Recording and keeping the data safe will allow me to come back to it and analyse it more thoroughly in order to subtract as much data as possible. After the interview were conducted the data was processed immediately, noting the things that stuck out, the time and date, the highlights and any other important observations. This was done right after the interviews as the interaction was still fresh mind, this helps to achieve accuracy.
The data was collected, analysed, and reduced, qualitative studies like this generally collect a mass amount of data with only some of it being meaningful.
The data was analysed with the aim of identifying any meaningful patterns or themes that were bought to my attention, this may include similar answers between different interviewees. Data was assembled, organised and compressed alongside the secondary data, this can be simplified by taking a step back and interpreting to what all the data means and really thinking about it. The last step of the methodology was to determine how the findings reflected onto the overall research question and allows implications to be drawn from the findings.
The method of collecting data used fits extremely well with the set research question, due to the strong connection between the research method and the research aims the research was able to be conducted reasonably efficiently which is required as this research had a limited scope.
My link to management theory is financial management which refers to the efficient and effective management of money in order to accomplish the objectives of the organization - or in this case the New Zealand economy.
Assumptions, limiters and delimiters
• It was assumed that the interviewee participants will be honest and bias free with their responses to the questions given to them.
• It was assumed that the secondary data gathered through the literature review is reliable and free from bias.
• It was assumed that government employees are allowed to talk about this information openly with outsiders. If it were to be highly confidential information, this would turn into a limitation and my research approach was changed accordingly to work around the barrier.
• Many of the organisations contacted did not respond which is a clear limitation to access of potential data (both primary and secondary).
• The Primary researcher of the research paper ‘Growth of Bitcoin market in New Zealand with Red flag of fraud?’ declined to represent as an interviewee quite late along in my research scope as he claims he had not kept up with Bitcoin after his research.
• Finding out that no public officials are able to speak about the topic im researching created a huge barrier to my research and prevents me from achieving my objectives to the full potential.

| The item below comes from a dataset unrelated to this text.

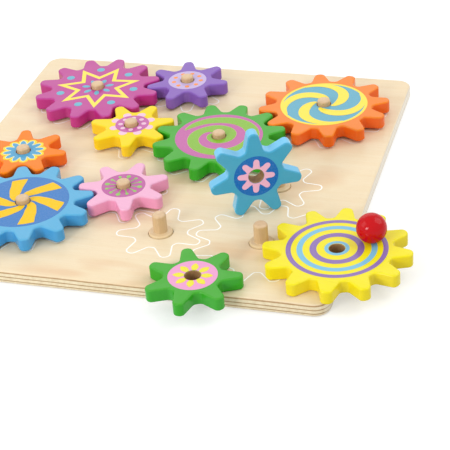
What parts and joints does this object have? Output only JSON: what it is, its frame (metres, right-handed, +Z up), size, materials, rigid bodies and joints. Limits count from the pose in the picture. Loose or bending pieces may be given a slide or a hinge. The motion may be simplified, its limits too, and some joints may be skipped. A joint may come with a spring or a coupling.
{
  "type": "crank gear toy",
  "caption": "Square plywood board with turned pegs, painted wooden gears that mesh on them, and a loose crank gear with a ball knob.",
  "frame": {"origin": "centre of the board's underside", "axes": "+Z up out of the board's printed top, +X along its front edge to the right, +Y towards its back edge"},
  "size_m": [0.3439, 0.3264, 0.0701],
  "materials": {
    "plywood": "sanded birch plywood, clear satin lacquer",
    "turned_wood": "turned beech, bare and smooth",
    "paint_green": "satin lacquer on wood",
    "paint_yellow": "satin lacquer on wood",
    "paint_magenta": "satin lacquer on wood",
    "paint_purple": "satin lacquer on wood",
    "paint_orange": "satin lacquer on wood",
    "paint_blue": "satin lacquer on wood",
    "paint_pink": "satin lacquer on wood",
    "lacquer_red": "glossy red lacquer on wood"
  },
  "bodies": {
    "pegboard": {"board": "plywood", "peg_large_green": "turned_wood", "peg_small_yellow": "turned_wood", "peg_large_magenta": "turned_wood", "peg_small_purple": "turned_wood", "peg_large_orange": "turned_wood", "peg_small_light_blue": "turned_wood", "peg_crank": "turned_wood", "peg_small_green": "turned_wood", "peg_small_pink": "turned_wood", "peg_large_blue": "turned_wood", "peg_small_orange": "turned_wood"},
    "large_green_gear": {"gear_large_green": "paint_green"},
    "small_yellow_gear": {"gear_small_yellow": "paint_yellow"},
    "large_magenta_gear": {"gear_large_magenta": "paint_magenta"},
    "small_purple_gear": {"gear_small_purple": "paint_purple"},
    "large_orange_gear": {"gear_large_orange": "paint_orange"},
    "large_blue_gear": {"gear_large_blue": "paint_blue"},
    "small_pink_gear": {"gear_small_pink": "paint_pink"},
    "small_orange_gear": {"gear_small_orange": "paint_orange"},
    "small_green_gear": {"gear_small_green": "paint_green"},
    "small_light_blue_gear": {"gear_small_light_blue": "paint_blue"},
    "crank": {"crank_gear": "paint_yellow", "crank_dowel": "turned_wood", "crank_knob": "lacquer_red"}
  },
  "joints": [
    {"name": "turn_large_green", "type": "hinge", "parent": "pegboard", "child": "large_green_gear", "pos_m": [0.03065, 0.02535, 0.01535], "axis": [0, 0, 1], "continuous": true},
    {"name": "turn_small_yellow", "type": "hinge", "parent": "pegboard", "child": "small_yellow_gear", "pos_m": [-0.03904, 0.03194, 0.01535], "axis": [0, 0, 1], "continuous": true},
    {"name": "turn_large_magenta", "type": "hinge", "parent": "pegboard", "child": "large_magenta_gear", "pos_m": [-0.08487, 0.08485, 0.01535], "axis": [0, 0, 1], "continuous": true},
    {"name": "turn_small_purple", "type": "hinge", "parent": "pegboard", "child": "small_purple_gear", "pos_m": [-0.01815, 0.10601, 0.01535], "axis": [0, 0, 1], "continuous": true},
    {"name": "turn_large_orange", "type": "hinge", "parent": "pegboard", "child": "large_orange_gear", "pos_m": [0.09535, 0.08381, 0.01535], "axis": [0, 0, 1], "continuous": true},
    {"name": "turn_large_blue", "type": "hinge", "parent": "pegboard", "child": "large_blue_gear", "pos_m": [-0.07893, -0.08234, 0.01535], "axis": [0, 0, 1], "continuous": true},
    {"name": "turn_small_pink", "type": "hinge", "parent": "pegboard", "child": "small_pink_gear", "pos_m": [-0.01629, -0.05111, 0.01535], "axis": [0, 0, 1], "continuous": true},
    {"name": "turn_small_orange", "type": "hinge", "parent": "pegboard", "child": "small_orange_gear", "pos_m": [-0.10527, -0.01748, 0.01535], "axis": [0, 0, 1], "continuous": true},
    {"name": "lift_crank", "type": "slide", "parent": "pegboard", "child": "crank", "axis": [0, 0, 1], "range_m": [0, 0.08]},
    {"name": "lift_small_green", "type": "slide", "parent": "pegboard", "child": "small_green_gear", "axis": [0, 0, 1], "range_m": [0, 0.08]},
    {"name": "lift_small_light_blue", "type": "slide", "parent": "pegboard", "child": "small_light_blue_gear", "axis": [0, 0, 1], "range_m": [0, 0.08]}
  ],
  "couplings": [
    {"joint": "turn_small_yellow", "follows": "turn_large_green", "ratio": -1.7143},
    {"joint": "turn_large_orange", "follows": "turn_large_green", "ratio": -1},
    {"joint": "turn_large_magenta", "follows": "turn_large_green", "ratio": 1},
    {"joint": "turn_small_purple", "follows": "turn_large_green", "ratio": -1.7143},
    {"joint": "turn_small_pink", "follows": "turn_large_blue", "ratio": -1.7143},
    {"joint": "turn_small_orange", "follows": "turn_large_blue", "ratio": -1.7143}
  ]
}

As the official government whitepapers still remain unreleased
• Due to not having the ability to interview the most relevant people that are working with/for the New Zealand government and gaining inside information I was limited to gaining primary data from people considered to be on the outside (in terms of government). These circumstances really had an impact on my research as this resulted my primary data to be more speculative and less accurate because outside information is made up on personal bias, ideas, and opinions without having the ability to see the full picture, what is really going inside the government.

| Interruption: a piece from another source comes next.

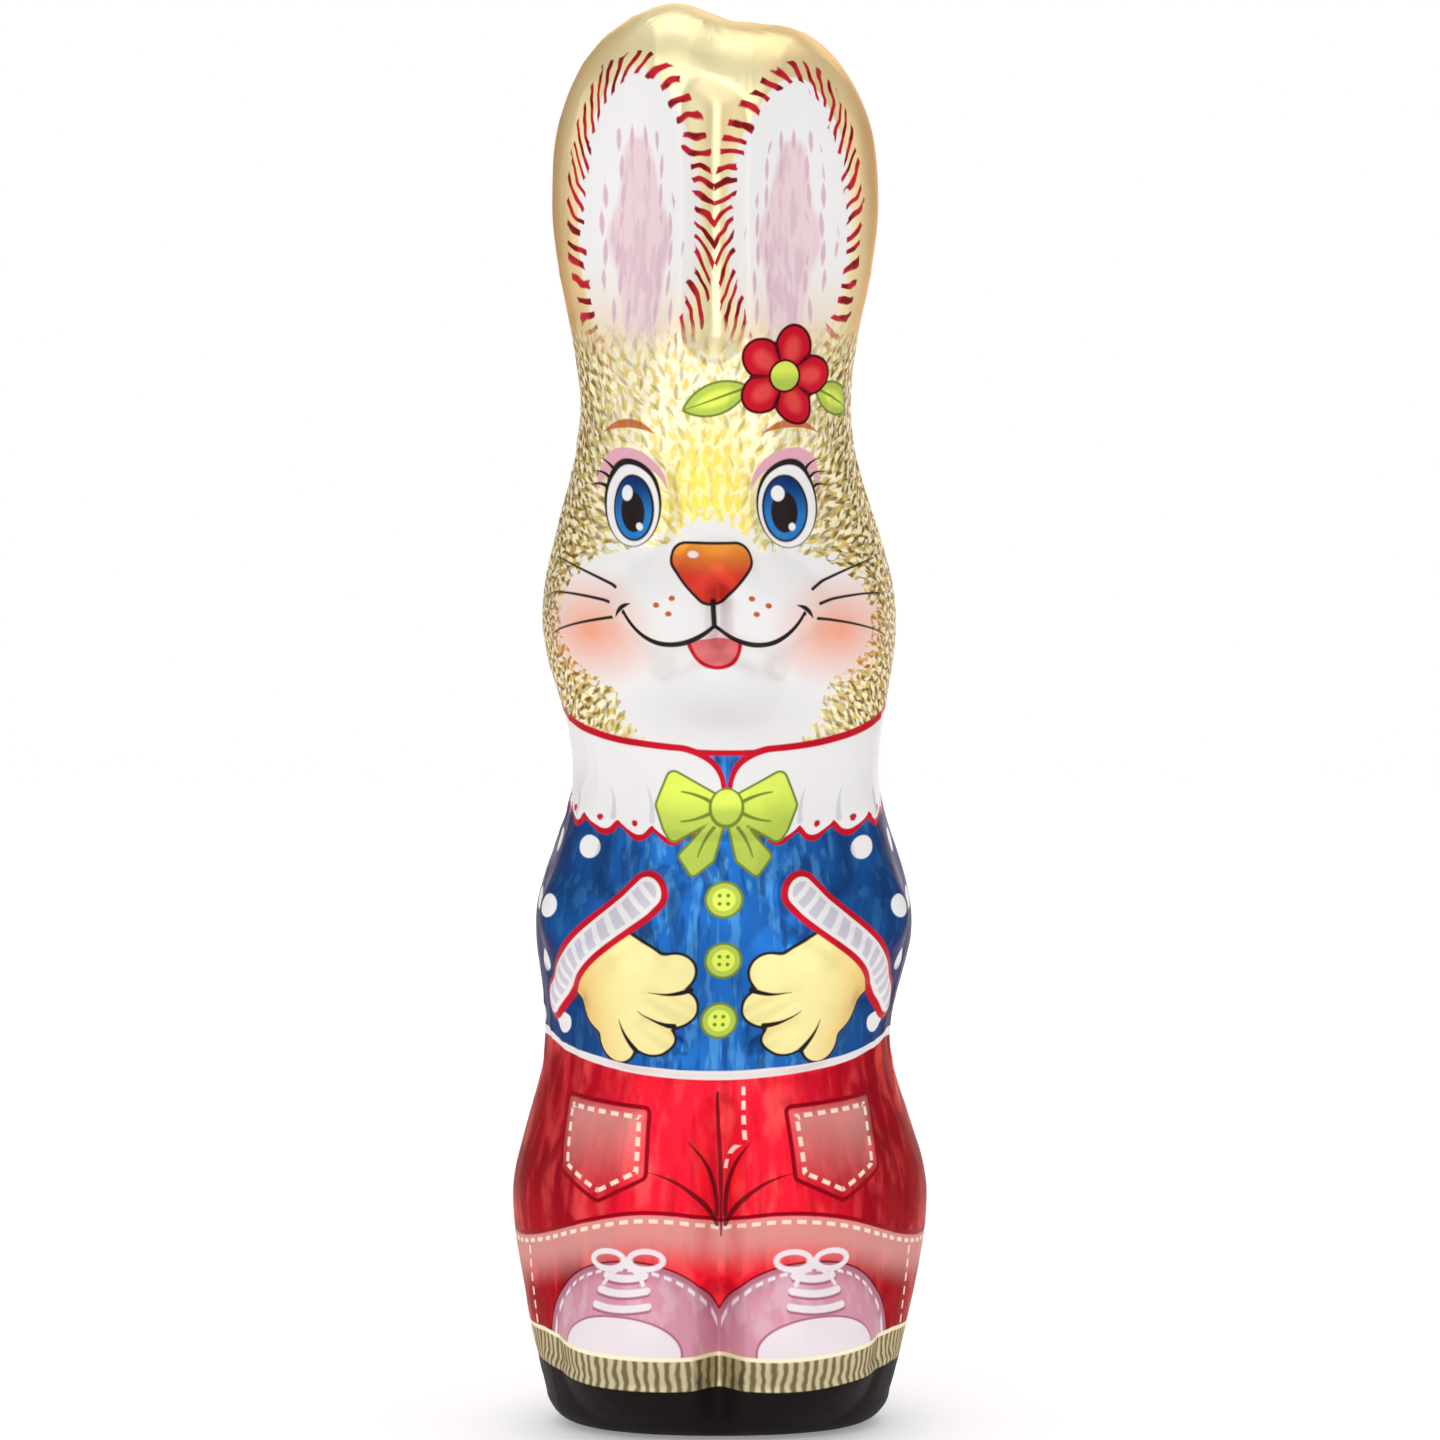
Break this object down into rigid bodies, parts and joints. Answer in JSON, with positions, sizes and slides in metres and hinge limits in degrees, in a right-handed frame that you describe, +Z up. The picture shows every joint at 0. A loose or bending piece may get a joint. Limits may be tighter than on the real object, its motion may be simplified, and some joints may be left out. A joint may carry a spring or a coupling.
{
  "type": "foil-wrapped chocolate bunny",
  "caption": "Hollow milk chocolate bunny standing upright on a flat sole, wrapped in printed foil with tall ears, a dotted blue jumper, red trousers and pink shoes.",
  "frame": {"origin": "on the flat sole, under the middle of the figure's box", "axes": "+Z up towards the ears, -Y the way the face looks, +X towards the figure's left ear"},
  "size_m": [0.0436, 0.0344, 0.1496],
  "materials": {
    "printed_foil": "satin printed foil, gold where bare, with white, blue, red, pink and black inks"
  },
  "bodies": {
    "root": {"wrapped_bunny": "printed_foil"}
  },
  "joints": []
}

• I personally am invested in Bitcoin as I believe this technology is the future meaning I (the researcher) have a bias view of Bitcoin which may have an impact on the accuracy of my findings.
• The majority of people that are aware of Bitcoin and really have knowledge on the topic are most likely invested in the technology and currency themselves. This includes the interviewees, which may have resulted in some bias opinions within the primary data.
• Having to communicate with potential interviewees resulted into being inefficient and a very timely process of exchanging information.
• Ideally, the interviews conducted would be held face-to-face interviews but due to the one of the two participants located far away one interview was conducted over the phone.
• Because Bitcoin is such a new thing, the amount of relevant reliable secondary data out there was limited. Therefore, my secondary data will consists of academic peer reviewed articles when they were able to located but due to the low supply of these, I had to rely on using the next best thing which included government websites and other reasonably reliable sources.
• No allocated funding had been put towards this research, limiting the size of the project and the depth of details able to be achieved.
• The more experts able to be interviewed the more relevant, accurate and reliable the primary data was to be. It was aimed to have between 2-4 Interviewee participants to enhance but limitations and obstacles resulted into conducting two interviewees which results in my primary data not being as accurate and reliable as aimed for.
The scope of my research limited the potential to find quality, highly relevant interviewee participants as a lot of time was used to pursuit and secure government officials while being unaware that these people were not able to discuss this topic. This resulted my emails being continuously rejected and ignored until coming realising the issue reasonably far into my scope.
Currently anyone that is knowledgeable about bitcoin is most likely interested in the technology and pro Bitcoin. Having a biased mind set during research has the potential to interfere with my findings and the quality of my data – potentially resulting my findings into being ‘pro-bitcoin’. To limit bias information influence on my research I have personally invested in another cryptocurrency to reduce attachment of Bitcoins price and success for the scope of my research. Bias opinions in primary data have been reduced by previously discussing with the interviewees to answer the questions with an unbiased view. This research report cannot be completely bias free but can only be minimised considering the scope of my research is limited.
To ensure everyone effected by this research remains safe and free of any possible harm ethical considerations are to be set. Precautions have been undertaken throughout the whole research project to protect all aspects of the project. Prior to the gathering of primary research, the research had to be approved by the NMIT’s research and ethics committee (REA), this was done by sending a research ethics application to them – The REA was content with my ethical considerations and approved my research. This ensures that the research plan complies with the relevant rules and makes sure that the research plan will not cause any unnecessary harm.
The interviewee participants were asked to sign a concent form constructed and put together by myself – this ensures me that the participants are fully aware of their position and rights. The participants were informed that they will be kept anonymous and that they are given the right to withdraw at any point in time and the information is kept confidential. For this reason I will refer to the participants as ‘interviewee 1’ and ‘interviewee 2’, the anonymity is backed up by the fact that no obvious details about the participant are to be included in the research report to ensure that the interviewee isn’t able to be singled out with any specific details. Although anonymity is going to be pushed, because there are so few experts in this field it is stated on their consent form that they will more than likely be identifiable. All the data gathered throughout my research report was kept on my laptop which has a password and is only accessible by myself.